The example of Sri Lanka defaulting on its $1 billion loan from China to build up the 8-year-old Hambantota deep-sea port on the country’s southern tip points to what could possibly go wrong for developing nations involved in the BRI. Unable to pay back their loan, Sri Lanka gave China a 99-year lease on the port for debt relief, which has been met with wide criticism.

Focusing on the big picture

“You’ll find that some of the BRI projects will fail,” says Ng. “It’s inevitable.” Important to note, however, is the necessity for many of these developing countries to have the proper infrastructure in place to emerge with a stronger economy.

“By and large, most of these projects have been deemed un-bankable because they cost billions of dollars to build and require many years to see a return on investment,” says Ng. “It comes with no surprise that [many] publicly traded or privately owned financial institutions would shy away from deals like this. The opportunity that the BRI presents for many of these countries is the fact that the Chinese government is willing to provide the financing that many private banks refuse to do.”

There is also a level of healthy competition that Ma believes will be positive for the global economy. “There is now more competition between China and Western countries,” says Ma. “Look at cell phone technology, for example. During the 4G era, China was playing a lot of catch up for network and mobile phone-related products.

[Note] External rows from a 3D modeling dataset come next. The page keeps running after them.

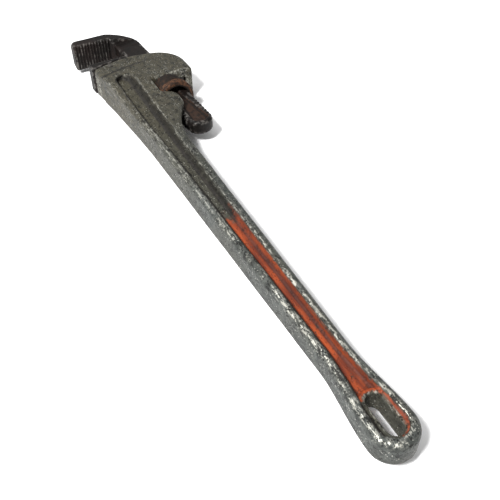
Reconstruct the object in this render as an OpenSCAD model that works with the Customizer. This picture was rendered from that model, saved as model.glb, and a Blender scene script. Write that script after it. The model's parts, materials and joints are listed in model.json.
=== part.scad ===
// Straight pattern pipe wrench with an aluminium handle, lying on its side.
// The jaws open towards +Y, the head end is +X, and +Z is up through the thickness.
// It is drawn about the handle's centre line, with stations along the handle counted
// from the outer corner of the heel jaw, and is then stood on its lowest point.

/* [Handle] */
// Length from the heel jaw's outer corner to the end of the grip
grip_len = 485; // [400:1:600]
// Half width of the grip at its waist
waist_half_w = 11; // [9:0.5:13]
// Half width of the grip where it leaves the head
root_half_w = 14; // [12:0.5:17]
// Radius of the rounded end of the grip
end_r = 16; // [14:0.5:18]
// Half thickness of the grip
grip_half_t = 10.2; // [8:0.1:12]
// Half thickness of the head casting
head_half_t = 15.5; // [14.8:0.1:18]
// Depth of the long hollow in each face
hollow_depth = 5; // [3:0.5:6]
// Width of the hang hole
hang_w = 11; // [8:0.5:12]
// Length of the hang hole
hang_len = 30; // [20:1:36]
// Depth of the hollow round the hang hole
hang_depth = 2; // [1:0.5:4]

/* [Hook jaw] */
// Depth of the threaded shank across its two threaded edges
shank_d = 26.8; // [24:0.2:29]
// Thickness of the shank across its flats
shank_t = 13; // [11:0.5:20]
// Length of shank left below the nut when the jaws are fully open
shank_spare = 13.5; // [10:0.5:40]
// Width of both toothed faces
jaw_w = 28.3; // [24:0.1:29]
// Reach of the jaw tips in front of the shank's axis
jaw_reach = 58.5; // [54:0.5:66]
// Thickness of the hook behind its teeth
hook_t = 19; // [16:0.5:24]
// Radius of the knuckle at the back of the hook
knuckle_r = 27; // [24:0.5:30]
// Space between the tooth faces as the wrench is set
jaw_gap = 43.5; // [1:0.5:89]
// Space between the tooth faces when they are screwed fully open
jaw_gap_max = 89; // [60:1:100]
// Angle between the shank and the handle
shank_tilt = 2.4; // [0:0.1:4]

/* [Teeth and thread] */
// Pitch of the jaw teeth
tooth_pitch = 3.3; // [2.4:0.1:5]
// Radius of the fillet between the hook's teeth and its shank
throat_fillet = 5; // [2:0.5:7]
// Height of the jaw teeth
tooth_h = 1.4; // [0.8:0.1:2]
// Pitch of the shank's thread
thread_pitch = 5.08; // [4:0.01:7]
// Depth of the shank's thread
thread_h = 1.9; // [1:0.1:2.2]

/* [Adjusting nut] */
// Wall of the nut's plain collar outside its thread
collar_wall = 3.2; // [2.5:0.1:5]
// Height of the knurled band above the collar
band_h = 2.3; // [1:0.1:4]
// Length of the nut
nut_len = 25; // [22:0.5:32]
// Length of its knurled band
band_len = 9; // [6:0.5:14]

/* [Springs and pins] */
// Radius of the heel jaw's pin
heel_pin_r = 2.5; // [2:0.1:3]
// Radius of the spring pin
spring_pin_r = 2; // [1.5:0.1:2.4]
// Thickness of the flat spring
strip_t = 1.2; // [0.8:0.1:1.6]
// Width of the flat spring
strip_w = 12; // [10:0.5:16]
// Outer radius of the coil spring
coil_r = 4.9; // [4.4:0.1:5.4]
// Wire diameter of the coil spring
wire_d = 1.2; // [1:0.1:1.4]

/* [Clearances] */
// Running gap between the shank and the walls that guide it
slide_gap = 0.4; // [0.3:0.05:0.8]
// Gap at each end of the nut, besides the room it needs to rock with the shank
nut_end_gap = 0.35; // [0.2:0.05:1]
// Radial gap between the nut's thread and the shank's
thread_gap = 0.1; // [0.05:0.01:0.3]
// Radial gap between the nut and its window
nut_side_gap = 0.8; // [0.5:0.1:1.5]
// Radial gap around the pins
pin_gap = 0.02; // [0.01:0.01:0.1]
// Gap between the heel jaw and its seat
seat_gap = 0.1; // [0.05:0.05:0.3]
// Gap left between the tooth faces when the jaws are shut
shut_gap = 0.4; // [0.2:0.1:1]
// How far the hook jaw rocks back against its springs, in degrees
rock_angle = 2.5; // [1:0.1:2.6]

/* [Hidden] */
$fn = 64;
tiny = 0.01;
far = 400;

shank_r = shank_d / 2;
rock_slope = tan(rock_angle);
bore_r = shank_r + thread_gap;
collar_r = bore_r + collar_wall;
nut_r = collar_r + band_h;
neck_r = bore_r + 1.5;
window_half = nut_len / 2 + nut_end_gap + nut_r * rock_slope;

// The nut's centre, on the shank's axis, is where the shank rocks.
nut_x = -59.5;
nut_y = -37.8;

// Places along the shank's axis, counted from the nut's centre
heel_s = 74.9;
hook_s = heel_s + jaw_gap;
neck_len = 18;
thread_run_out = 1.9;
shank_end_s = hook_s - heel_s - jaw_gap_max - nut_len / 2 - shank_spare;
thread_top_s = nut_len / 2 + jaw_gap - shut_gap + thread_run_out;
groove_low_s = shank_end_s + shank_r / 2;
thread_turns = floor((thread_top_s - groove_low_s) / thread_pitch);
tooth_start = shank_r + throat_fillet;

// Points on an arc about [x, y], both ends included
function arc(x, y, r, a0, a1, steps) =
    [for (i = [0:steps]) let (a = a0 + (a1 - a0) * i / steps) [x + r * cos(a), y + r * sin(a)]];
function smooth(u) = u * u * (3 - 2 * u);
function turned(p) = [nut_x + p[0] * cos(shank_tilt) - p[1] * sin(shank_tilt),
                      nut_y + p[0] * sin(shank_tilt) + p[1] * cos(shank_tilt)];

// ---- Outlines, seen from above -------------------------------------------------

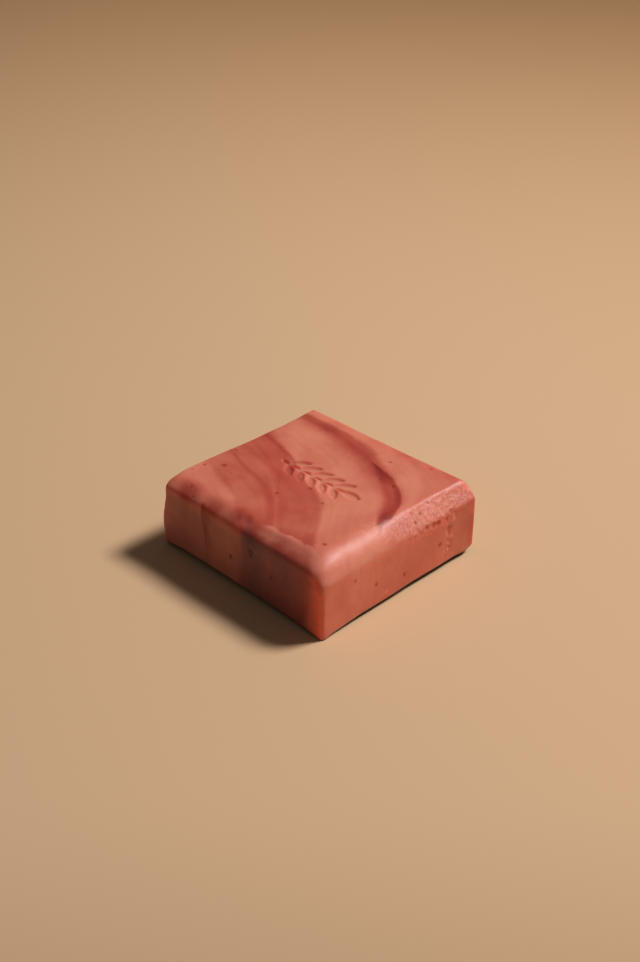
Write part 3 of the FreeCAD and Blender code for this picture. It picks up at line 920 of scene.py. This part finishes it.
def wire_specks(wiring, place, grain):
    """How dark the crumbs and the tiny grains are, with painted shade in the torn hollows."""
    fray = wiring.scaled(wiring.math("SUBTRACT", wiring.noise(place, 1500, 3), 0.5), 1.8)
    crumbs = wiring.rise(wiring.math("ADD", wiring.stored("crumb"), fray), 0.2, 1.5, 0.68, 0.0)
    # Painted shade in the torn hollows, in the crumbs' colour.
    specks = wiring.math("MAXIMUM", crumbs, wiring.scaled(wiring.stored("painted_hollow_shade"), 0.35))
    return wiring.math("MAXIMUM", specks, wiring.scaled(grain["Grains"], 0.3))


def make_soap_material(settings):
    """Marbled soap: sheets of red through salmon, dark crumbs, pale shavings and a painted sheen on the
    planed edge, painted shade on the front side, in the torn hollows and under the foot, and painted light
    at the front right corner.
    """
    material = bpy.data.materials.new("Marbled soap")
    material.use_nodes = True
    tree = material.node_tree
    tree.nodes.clear()
    wiring = Wiring(tree)
    place = wiring.add("ShaderNodeTexCoord").outputs["Object"]
    uneven = wiring.group(make_unevenness_group(), {"Vector": place, "Flow": wiring.stored("flow")})
    grain = wiring.group(make_grain_group(), {"Vector": place, "Grain size": 1.0})

    colour = wire_marbling(wiring, uneven, settings)
    # Pale shavings and a painted sheen on the planed and worn edges.
    colour = wiring.mix(wire_film_and_sheen(wiring, place), colour, (*settings.film_and_sheen, 1.0))
    specks = wire_specks(wiring, place, grain)
    colour = wiring.mix(specks, colour, (*settings.crumb, 1.0))
    # Painted shade on the front side and edges, with some dulled soap, in a grey-blue dark colour.
    blotches = wiring.rise(uneven["Fray"], 0.3, 0.7, 0.75, 1.25)
    dull_and_painted_shade = wiring.math("MULTIPLY", wiring.stored("dull_and_painted_shade"), blotches, clamp=True)
    colour = wiring.mix(dull_and_painted_shade, colour, (*settings.dirt_and_painted_shade, 1.0))
    # Painted light: the orange of light shining through the soap, mixed in at the front right corner and
    # along the right side.
    colour = wiring.mix(wiring.scaled(wiring.stored("painted_glow"), 0.85), colour, (*settings.painted_glow, 1.0))
    # Painted shade on the underside of the foot.
    colour = wiring.mix(wiring.stored("foot"), colour, (*settings.foot, 1.0))

    roughness = wiring.rise(grain["Height"], 0.3, 0.7, 0.46, 0.58)
    bump = wiring.add(
        "ShaderNodeBump", {"Strength": 0.4, "Distance": 0.12 * MM, "Height": grain["Height"]}
    )
    # Crumbs and hollows shine less than the cut soap.
    shine = wiring.math("SUBTRACT", 0.5, wiring.scaled(specks, 0.6), clamp=True)
    shader = wiring.add(
        "ShaderNodeBsdfPrincipled",
        {
            "Base Color": colour, "Roughness": roughness, "Normal": bump.outputs["Normal"],
            "Specular IOR Level": shine, "IOR": 1.46, "Subsurface Weight": 0.75,
            "Subsurface Radius": (1.0, 0.2, 0.1), "Subsurface Scale": settings.glow_depth,
        },
    )
    output = wiring.add("ShaderNodeOutputMaterial")
    tree.links.new(shader.outputs["BSDF"], output.inputs["Surface"])
    return material


class SOAP_OT_bar(bpy.types.Operator):
    """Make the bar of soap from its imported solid"""
    bl_idname = "soap.make_bar"
    bl_label = "Make the bar of soap"

    def execute(self, context):
        settings = context.scene.soap
        bar = copy_solid()
        apply_modifier(bar, "REMESH", "Even mesh", mode="VOXEL", voxel_size=settings.mesh_size)
        write_points(bar, roll_planed_edge(read_points(bar)))
        round_edges(bar, settings.rounding)
        write_points(bar, run_out_of_true(read_points(bar)))
        roughen(bar, settings)
        mark_surface(bar)
        write_points(bar, keep_in_place(read_points(bar)))
        thin_mesh(bar, settings.most_triangles)
        bar.vertex_groups.clear()
        store_marbling(bar)
        store_spots(bar)
        store_wear(bar)
        store_planing(bar)
        bar.data.materials.append(make_soap_material(settings))
        select_only(bar)
        bpy.ops.object.shade_smooth()
        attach(bar, "root")
        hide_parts("soap_bar")
        return {"FINISHED"}


def make_floor_material(settings):
    """Plain matt paper, with painted shade: coloured a little darker far behind the bar, to its right and
    close in front.
    """
    material = bpy.data.materials.new("Floor")
    material.use_nodes = True
    tree = material.node_tree
    wiring = Wiring(tree)
    place = wiring.add("ShaderNodeTexCoord").outputs["Object"]
    turn = settings.azimuth

    def along(x, y):
        """How far the floor's points lie along a way."""
        return wiring.add(
            "ShaderNodeVectorMath", {0: place, 1: (x, y, 0)}, operation="DOT_PRODUCT"
        ).outputs["Value"]

    away = along(-math.sin(turn), math.cos(turn))
    aside = along(math.cos(turn), math.sin(turn))
    # Painted shade: darker far behind the bar.
    colour = wiring.mix(wiring.rise(away, 0.05, 0.9), (*settings.floor, 1.0), (*settings.floor_far_painted_shade, 1.0))
    # Painted shade: darker to the right and behind, and close in front.
    outer = wiring.math("ADD", aside, wiring.math("MULTIPLY", away, 0.35))
    close = wiring.rise(away, -0.19, -0.1, 0.3, 0.0)
    dim = wiring.math("MAXIMUM", wiring.rise(outer, 0.02, 0.75, 0.0, 0.75), close)
    colour = wiring.mix(dim, colour, (*settings.floor_dim_painted_shade, 1.0))
    shader = tree.nodes["Principled BSDF"]
    tree.links.new(colour, shader.inputs["Base Color"])
    shader.inputs["Roughness"].default_value = 0.9
    shader.inputs["Specular IOR Level"].default_value = 0.1
    return material


def add_lamp(name, azimuth, elevation, distance, size, power):
    """A square lamp aimed at the bar. Azimuth 0 is +X and 90 is +Y, in degrees."""
    turn, rise = math.radians(azimuth), math.radians(elevation)
    way = Vector((math.cos(turn) * math.cos(rise), math.sin(turn) * math.cos(rise), math.sin(rise)))
    lamp = bpy.data.lights.new(name, "AREA")
    lamp.shape = "SQUARE"
    lamp.size = size
    lamp.energy = power
    item = bpy.data.objects.new(name, lamp)
    item.location = way * distance
    item.rotation_euler = way.to_track_quat("Z", "Y").to_euler()
    bpy.context.scene.collection.objects.link(item)


def add_camera(settings):
    """The camera, placed by angles round the bar and stepped sideways and up."""
    turn, rise = settings.azimuth, settings.elevation
    back = Vector((math.sin(turn) * math.cos(rise), -math.cos(turn) * math.cos(rise), math.sin(rise)))
    right = Vector((0, 0, 1)).cross(back).normalized()
    up = back.cross(right)
    lens = bpy.data.cameras.new("Camera")
    lens.lens = settings.lens
    lens.sensor_width = 36.0
    lens.clip_start = 0.01
    camera = bpy.data.objects.new("Camera", lens)
    place = back * settings.distance + right * settings.shift_right + up * settings.shift_up
    camera.matrix_world = Matrix.Translation(place) @ Matrix((right, up, back)).transposed().to_4x4()
    bpy.context.scene.collection.objects.link(camera)
    bpy.context.scene.camera = camera


class SOAP_OT_stage(bpy.types.Operator):
    """Make the floor, the lamp and the camera"""
    bl_idname = "soap.make_stage"
    bl_label = "Make the stage"

    def execute(self, context):
        settings = context.scene.soap_stage
        bpy.ops.object.select_all(action="DESELECT")
        bpy.ops.mesh.primitive_plane_add(size=FLOOR_WIDTH)
        floor = context.object
        floor.name = "floor"
        floor.data.materials.append(make_floor_material(settings))
        add_lamp("Key", KEY_AZIMUTH, KEY_ELEVATION, KEY_DISTANCE, settings.key_size, settings.key_power)
        world = bpy.data.worlds.new("Sky")
        world.use_nodes = True
        background = world.node_tree.nodes["Background"]
        background.inputs["Color"].default_value = SKY_TINT
        background.inputs["Strength"].default_value = settings.sky
        context.scene.world = world
        context.scene.view_settings.view_transform = "Standard"
        add_camera(settings)
        return {"FINISHED"}


class SOAP_PT_panel(bpy.types.Panel):
    """Lists the steps and their settings"""
    bl_label = "Soap"
    bl_idname = "SOAP_PT_panel"
    bl_space_type = "VIEW_3D"
    bl_region_type = "UI"
    bl_category = "Soap"

    def draw(self, context):
        for settings, operator in (
            (context.scene.soap_stage, SOAP_OT_stage), (context.scene.soap, SOAP_OT_bar),
        ):
            box = self.layout.box()
            for name in settings.bl_rna.properties.keys():
                if name not in ("rna_type", "name"):
                    box.prop(settings, name)
            box.operator(operator.bl_idname)


CLASSES = (SoapSettings, StageSettings, SOAP_OT_stage, SOAP_OT_bar, SOAP_PT_panel)


def register():
    for item in CLASSES:
        bpy.utils.register_class(item)
    bpy.types.Scene.soap = bpy.props.PointerProperty(type=SoapSettings)
    bpy.types.Scene.soap_stage = bpy.props.PointerProperty(type=StageSettings)


def unregister():
    del bpy.types.Scene.soap_stage
    del bpy.types.Scene.soap
    for item in reversed(CLASSES):
        bpy.utils.unregister_class(item)


def main():
    register()
    bpy.ops.soap.make_stage()
    bpy.ops.soap.make_bar()


if __name__ == "__main__":
    main()
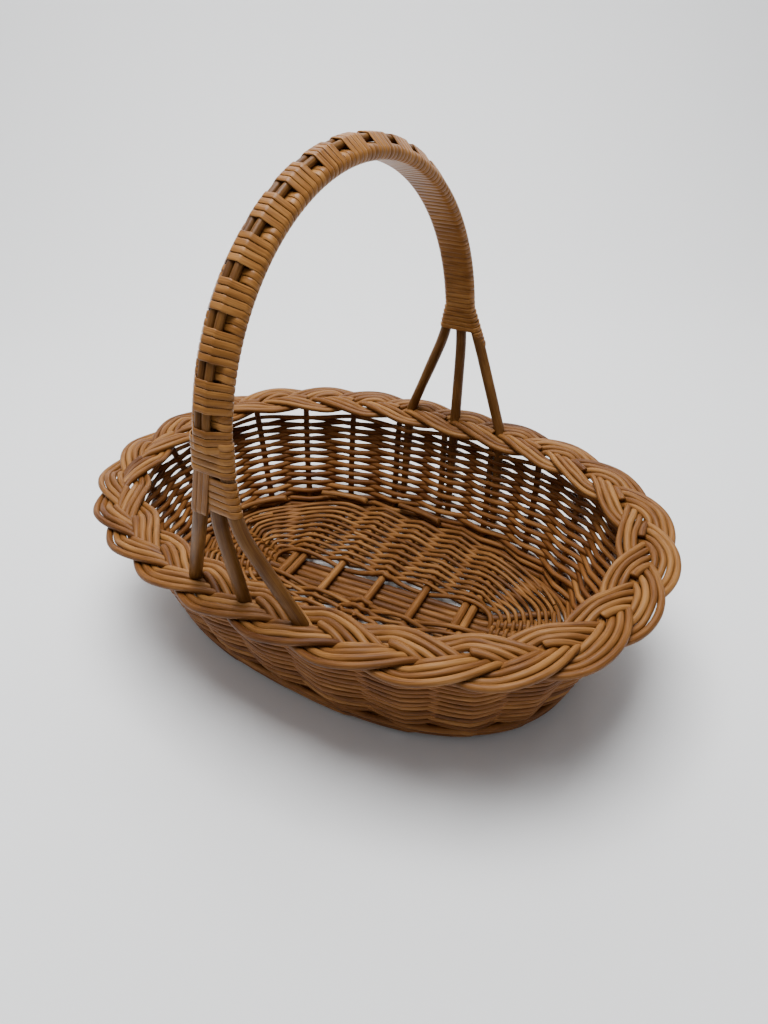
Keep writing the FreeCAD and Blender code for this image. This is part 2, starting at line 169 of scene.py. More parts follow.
def wall_points(angles, levels, outward=0.0):
    """Points of the wall at some angles and levels, moved outward."""
    half = wall_half(np.asarray(levels, dtype=float)[..., None])
    half = np.broadcast_to(half, np.shape(angles) + (2,)) + np.asarray(outward, dtype=float)[..., None]
    flat = oval_points((half[..., 0], half[..., 1]), np.asarray(angles))
    return np.concatenate([flat, np.broadcast_to(levels, np.shape(angles))[..., None]], axis=-1)


# ---------------------------------------------------------------- rods as meshes

def unit(vectors):
    """Vectors of length one."""
    return vectors / np.maximum(np.linalg.norm(vectors, axis=-1, keepdims=True), 1e-9)


def smooth_noise(count, knots, size, closed=False):
    """A gentle random wave of some size over a number of points."""
    values = RNG.normal(0, size, knots)
    if closed:
        values = np.append(values, values[0])
    places = np.linspace(0, 1, len(values))
    at = np.linspace(0, 1, count, endpoint=not closed)
    index = np.clip(np.searchsorted(places, at, side="right") - 1, 0, len(values) - 2)
    share = (at - places[index]) * (len(values) - 1)
    share = (1 - np.cos(math.pi * share)) / 2
    return values[index] * (1 - share) + values[index + 1] * share


def round_section(sides):
    """A circle of radius one."""
    turn = np.arange(sides) * 2 * math.pi / sides
    return np.stack([np.cos(turn), np.sin(turn)], axis=-1)


CANE_SECTION = np.array([(-1, -0.5), (-0.86, -1), (0.86, -1), (1, -0.5), (1, 0.35),
                         (0.82, 0.85), (0.3, 1.0), (-0.3, 1.0), (-0.82, 0.85), (-1, 0.35)])


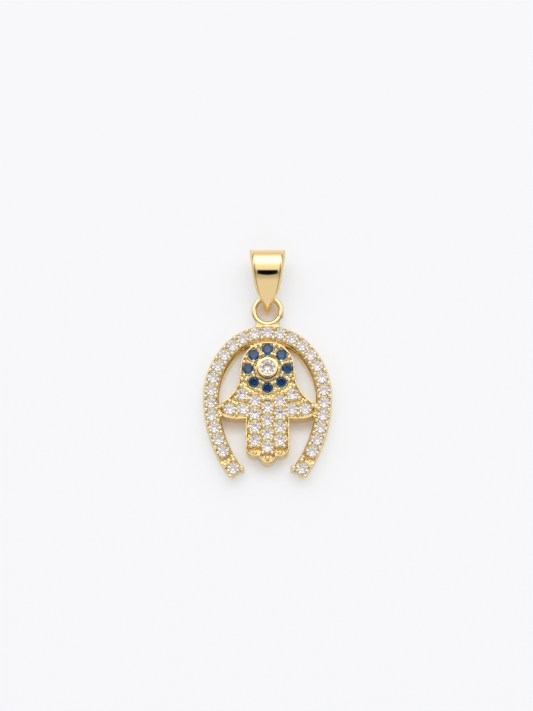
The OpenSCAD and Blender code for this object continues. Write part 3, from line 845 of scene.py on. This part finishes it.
camera()
light()
stage_set()
# The casting's second colour is painted shade for its hollows
gold_cast = gold("gold_casting", 0.11, 0.06, 2400, (0.85, 0.69, 0.41), (0.76, 0.57, 0.27))
# The beads take a lighter gold than the casting, painted light that sets them off from its shaded hollows
gold_bead = gold("gold_bead", 0.12, 0.004, 3000, (0.95, 0.82, 0.5))
gold_sheet = gold("gold_polished", 0.07, 0.002, 500, (0.96, 0.72, 0.365))
gold_collar = gold("gold_collar", 0.1, 0.002, 900, (0.85, 0.71, 0.41), soft=0)
gold_wire = gold("gold_wire", 0.13, 0.014, 1100, (0.91, 0.73, 0.42))
gold_seam = gold("gold_seam", 0.3, 0.05, 5000, (0.62, 0.55, 0.34))
# The solder lump is real, but its deep orange is painted shade and reflected gold under the bail's front face
gold_solder = gold("gold_solder", 0.2, 0.03, 4000, (0.93, 0.56, 0.13))
clear = gem("clear_stone", (1, 1, 1), 2.1, 0.11, (1.0, 0.92, 0.9), 0.025)
clear_under = foil("clear_pavilion", (1.0, 0.95, 0.91))
# The blue is split into a dark copy for the tables and a lighter one for the crowns: painted shade and light
blue = gem("blue_stone", (0.01, 0.08, 0.2), 1.95, 0.03, (0.02, 0.06, 0.12), 0.012)
blue_under = foil("blue_pavilion", (0.1, 0.48, 0.66))
blue_crown = gem("blue_crown", (0.07, 0.42, 0.7), 1.55, 0.03, (0.01, 0.06, 0.15), 0.014)
blue_glint = gem("blue_glint", (0.1, 0.5, 0.85), 1.55, 0.5, (0.06, 0.42, 0.8))
piece("setting_cast", setting_mesh(), gold_cast, "gold_casting", "setting")
piece("grains", grain_mesh(random.Random(5)), gold_bead, "gold_casting")
piece("ring_wire", ring_mesh(), gold_wire, "gold_casting")
piece("ring_seam", seam_mesh(random.Random(8)), gold_seam, "gold_casting")
bezel_collar(gold_collar)
piece("bail_sheet", bail_mesh(), gold_sheet, "gold_polished", "bail")
piece("bail_solder", solder_blob(random.Random(3)), gold_solder, "gold_polished")
rng = random.Random(11)
for node in sorted(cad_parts):
    if node.startswith("blue_stone"):
        stones(node, blue, (blue_under, blue_crown, blue_glint), "blue_stone", rng)
    elif "stone" in node:
        stones(node, clear, (clear_under, clear), "clear_stone", rng)

scene.view_settings.view_transform = "Standard"
scene.view_settings.look = "None"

But the next phase of 5G technology is going to be much more interesting.” Chinese tech giants and U.S. tech giants are competing to identify and sell to the next avenue of consumers, which will undoubtedly come from emerging markets along the Belt and Road routes.

Other business cross-pollination opportunities involve e-commerce and retail, both of which have the potential to grow through the BRI. “Just look at China’s biggest online commerce event that takes place on November 11,” says Ma. “It’s a huge national shopping day called Singles’ Day, which happens only in China, but retail stores and vendors from other countries have benefited, too.” Sixty thousand international brands took part in the world’s biggest e-commerce event in 2017, but if retailers could more efficiently send out their goods and services to China, the event could potentially become a bigger global deal.

“I look at the current situation and think that U.S. companies should be more aggressive in finding various channels to get involved [in the BRI],” says Ng. “Hong Kong, for example, would be a good channel since they’re already out here advocating for ways to get U.S. businesses involved. Companies need to look at ways to participate now, because once some of the infrastructure is built, there will be a whole lot more business and commerce opportunities.”